PROBLEM REQUIREMENTS: Output all records precisely as written.

Entries with parts and joints:
——
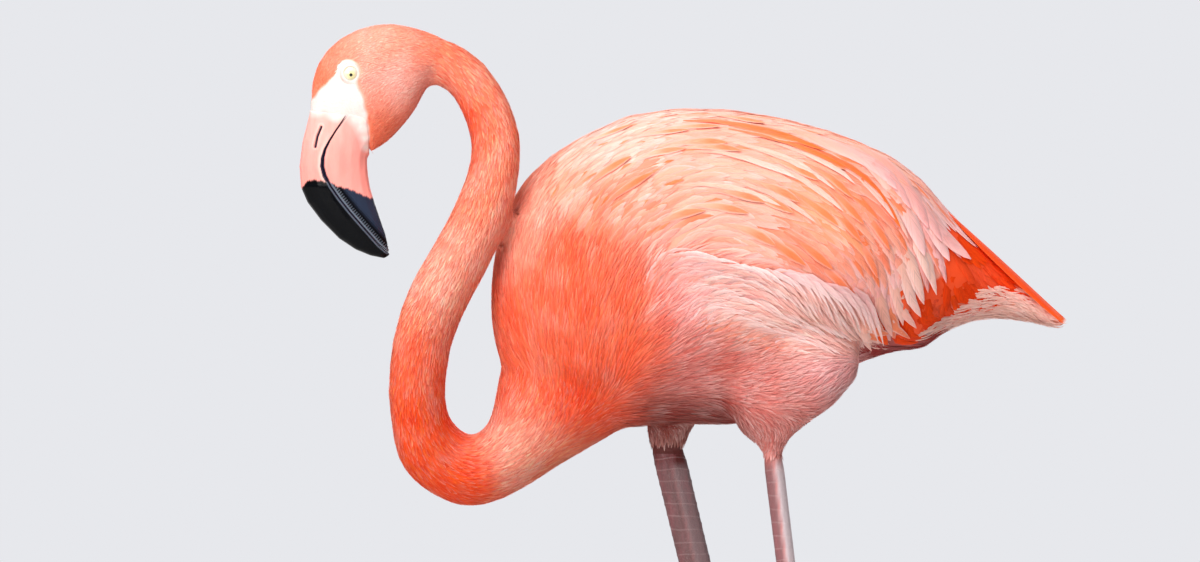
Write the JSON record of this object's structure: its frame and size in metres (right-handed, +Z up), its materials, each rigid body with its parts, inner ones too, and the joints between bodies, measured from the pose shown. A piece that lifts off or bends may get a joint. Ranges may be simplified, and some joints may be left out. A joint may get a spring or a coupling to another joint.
{
  "type": "american flamingo model",
  "caption": "Life-size still model of an adult American flamingo standing on both legs, wings folded, its neck in a low S and its head lowered beside the breast, bill down",
  "frame": {"origin": "on the floor under the centre of the bounding box", "axes": "+Z up, -X the way the bird faces, -Y its left side"},
  "size_m": [0.5742, 0.1903, 0.854],
  "materials": {
    "plumage": "soft feathers",
    "bill": "satin horn, pink at the root and black at the tip",
    "eye": "wet gloss",
    "leg_skin": "satin scaled skin",
    "claw": "dull horn"
  },
  "bodies": {
    "root": {"head": "plumage", "neck_1": "plumage", "neck_2": "plumage", "neck_3": "plumage", "neck_4": "plumage", "neck_5": "plumage", "neck_6": "plumage", "trunk": "plumage", "wing_left": "plumage", "wing_right": "plumage", "tail": "plumage", "undertail": "plumage", "thigh_left": "plumage", "thigh_right": "plumage", "bill_upper": "bill", "bill_lower": "bill", "eye_left": "eye", "eye_right": "eye", "shank_left": "leg_skin", "ankle_left": "leg_skin", "tarsus_left": "leg_skin", "foot_left": "leg_skin", "hind_toe_left": "leg_skin", "claw_inner_left": "claw", "claw_middle_left": "claw", "claw_outer_left": "claw", "shank_right": "leg_skin", "ankle_right": "leg_skin", "tarsus_right": "leg_skin", "foot_right": "leg_skin", "hind_toe_right": "leg_skin", "claw_inner_right": "claw", "claw_middle_right": "claw", "claw_outer_right": "claw"}
  },
  "joints": []
}
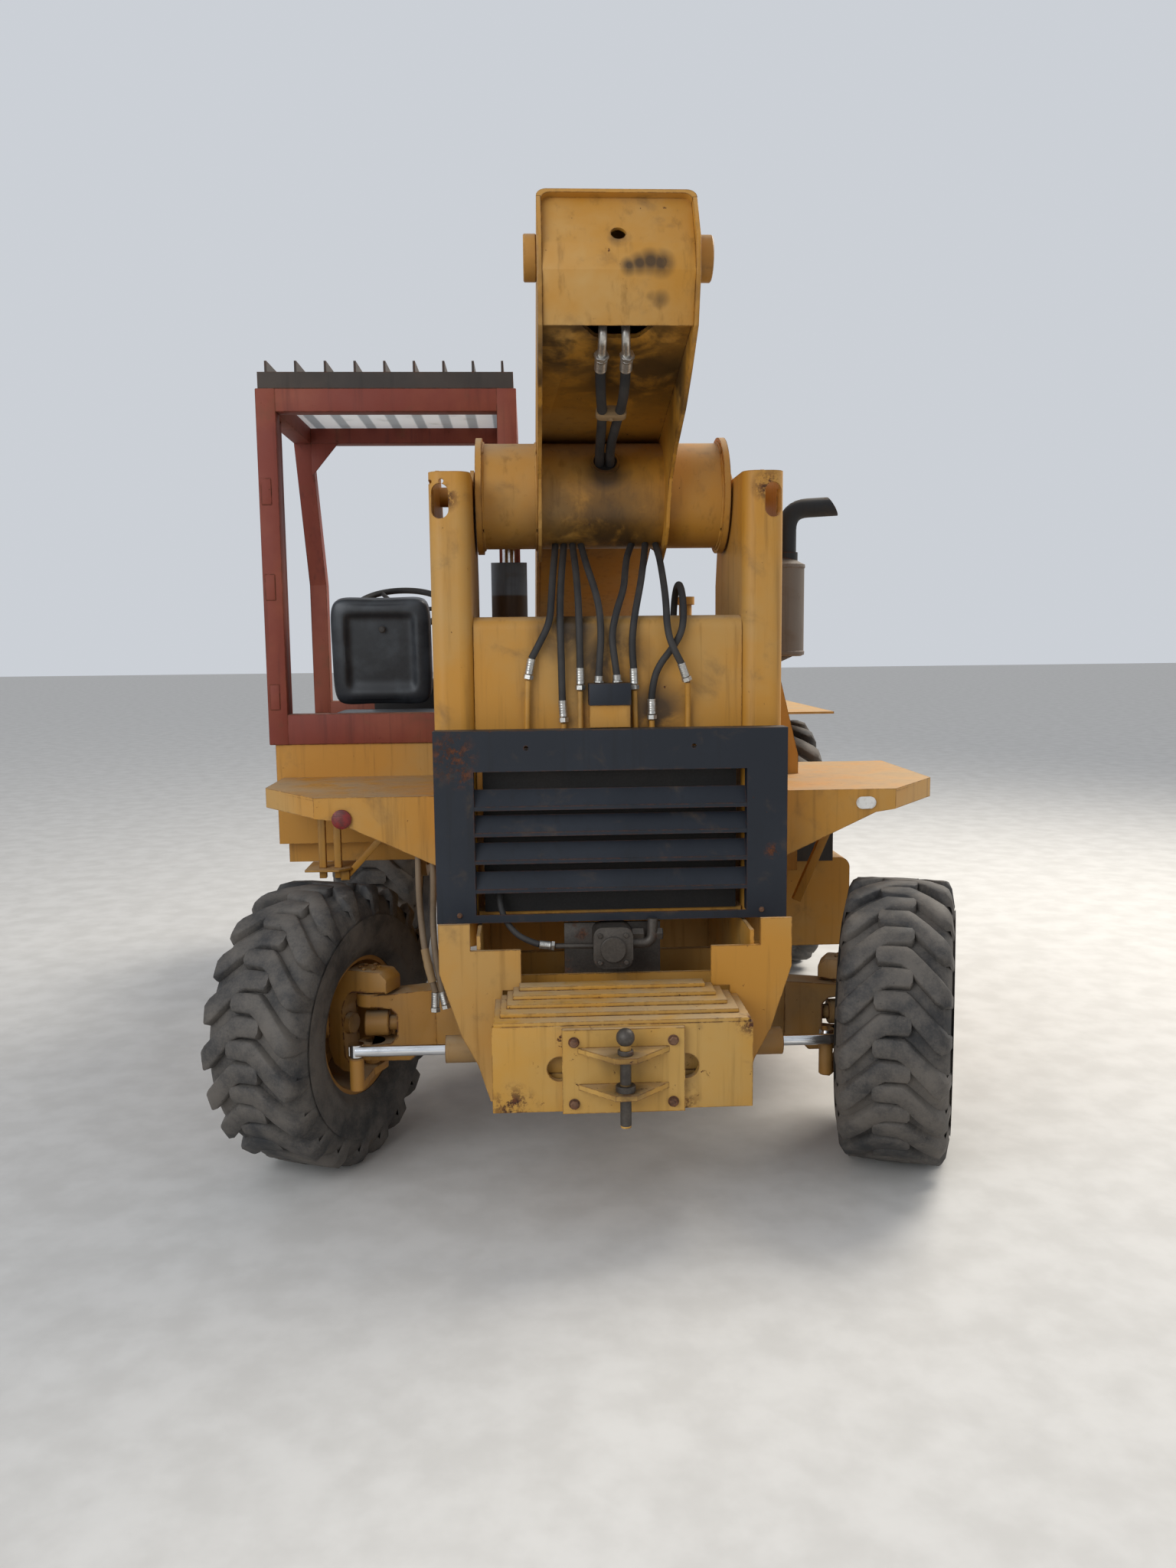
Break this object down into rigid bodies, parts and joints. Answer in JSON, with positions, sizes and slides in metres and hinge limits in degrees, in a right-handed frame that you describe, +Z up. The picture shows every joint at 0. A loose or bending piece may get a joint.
——
RESPONSE:
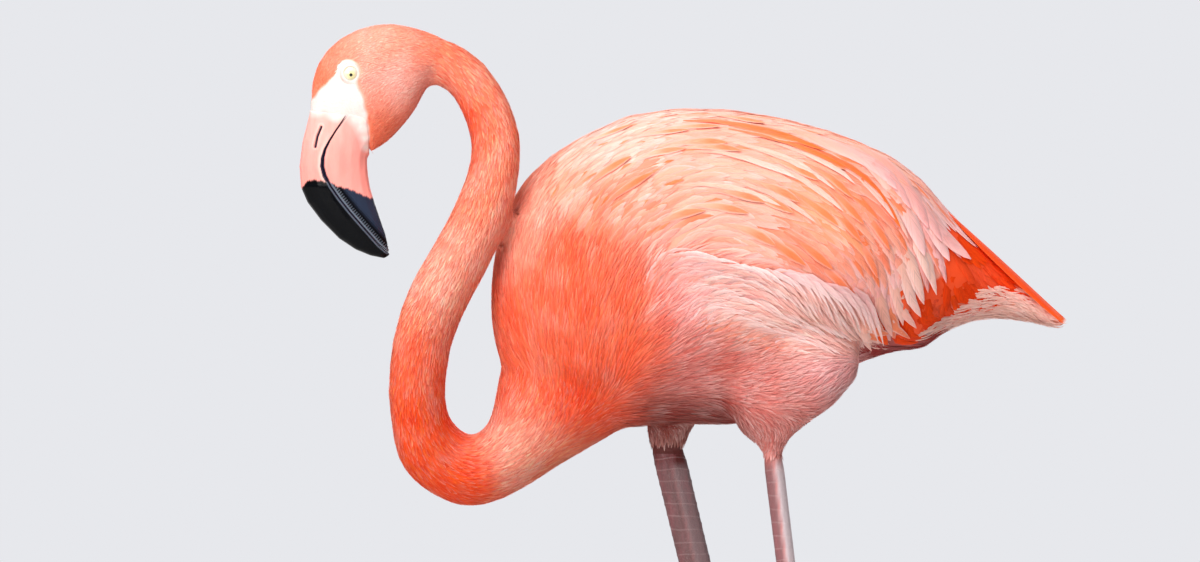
Write the JSON record of this object's structure: its frame and size in metres (right-handed, +Z up), its materials, each rigid body with its parts, inner ones too, and the joints between bodies, measured from the pose shown. A piece that lifts off or bends may get a joint. Ranges may be simplified, and some joints may be left out. A joint may get a spring or a coupling to another joint.
{
  "type": "american flamingo model",
  "caption": "Life-size still model of an adult American flamingo standing on both legs, wings folded, its neck in a low S and its head lowered beside the breast, bill down",
  "frame": {"origin": "on the floor under the centre of the bounding box", "axes": "+Z up, -X the way the bird faces, -Y its left side"},
  "size_m": [0.5742, 0.1903, 0.854],
  "materials": {
    "plumage": "soft feathers",
    "bill": "satin horn, pink at the root and black at the tip",
    "eye": "wet gloss",
    "leg_skin": "satin scaled skin",
    "claw": "dull horn"
  },
  "bodies": {
    "root": {"head": "plumage", "neck_1": "plumage", "neck_2": "plumage", "neck_3": "plumage", "neck_4": "plumage", "neck_5": "plumage", "neck_6": "plumage", "trunk": "plumage", "wing_left": "plumage", "wing_right": "plumage", "tail": "plumage", "undertail": "plumage", "thigh_left": "plumage", "thigh_right": "plumage", "bill_upper": "bill", "bill_lower": "bill", "eye_left": "eye", "eye_right": "eye", "shank_left": "leg_skin", "ankle_left": "leg_skin", "tarsus_left": "leg_skin", "foot_left": "leg_skin", "hind_toe_left": "leg_skin", "claw_inner_left": "claw", "claw_middle_left": "claw", "claw_outer_left": "claw", "shank_right": "leg_skin", "ankle_right": "leg_skin", "tarsus_right": "leg_skin", "foot_right": "leg_skin", "hind_toe_right": "leg_skin", "claw_inner_right": "claw", "claw_middle_right": "claw", "claw_outer_right": "claw"}
  },
  "joints": []
}
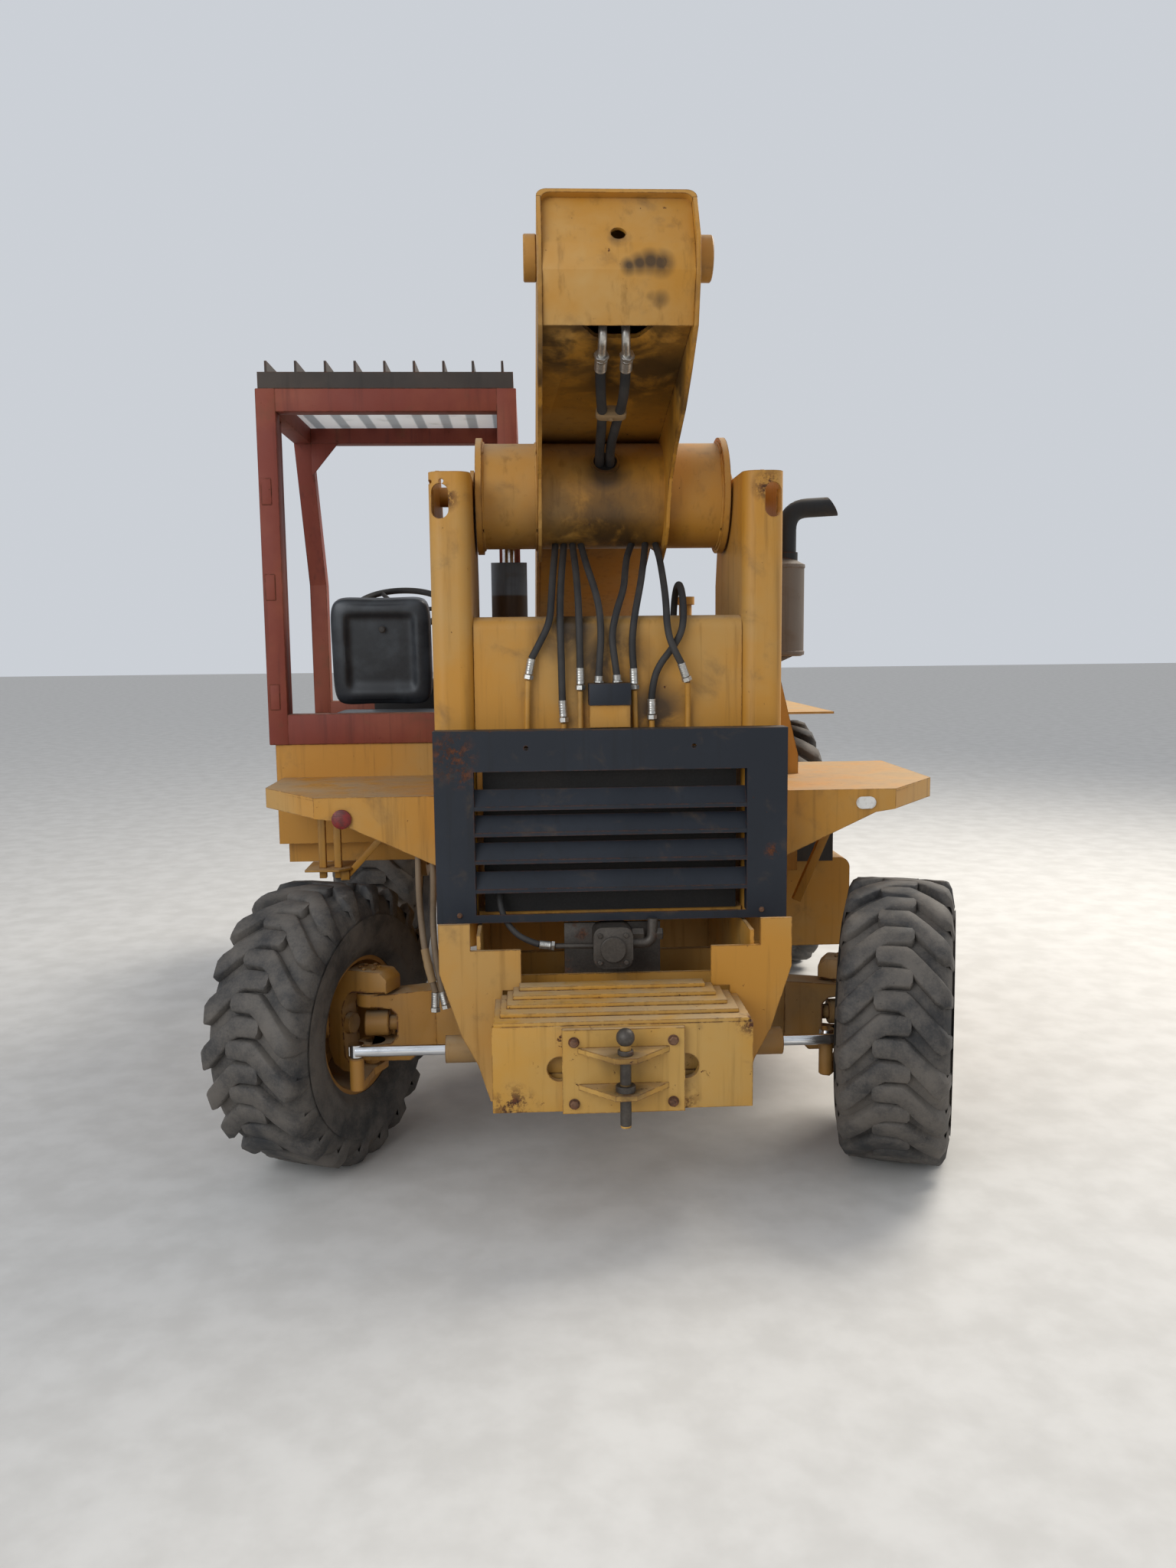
Break this object down into rigid bodies, parts and joints. Answer in JSON, with positions, sizes and slides in metres and hinge limits in degrees, in a right-handed frame that you describe, +Z up. The picture shows every joint at 0. A loose or bending piece may get a joint.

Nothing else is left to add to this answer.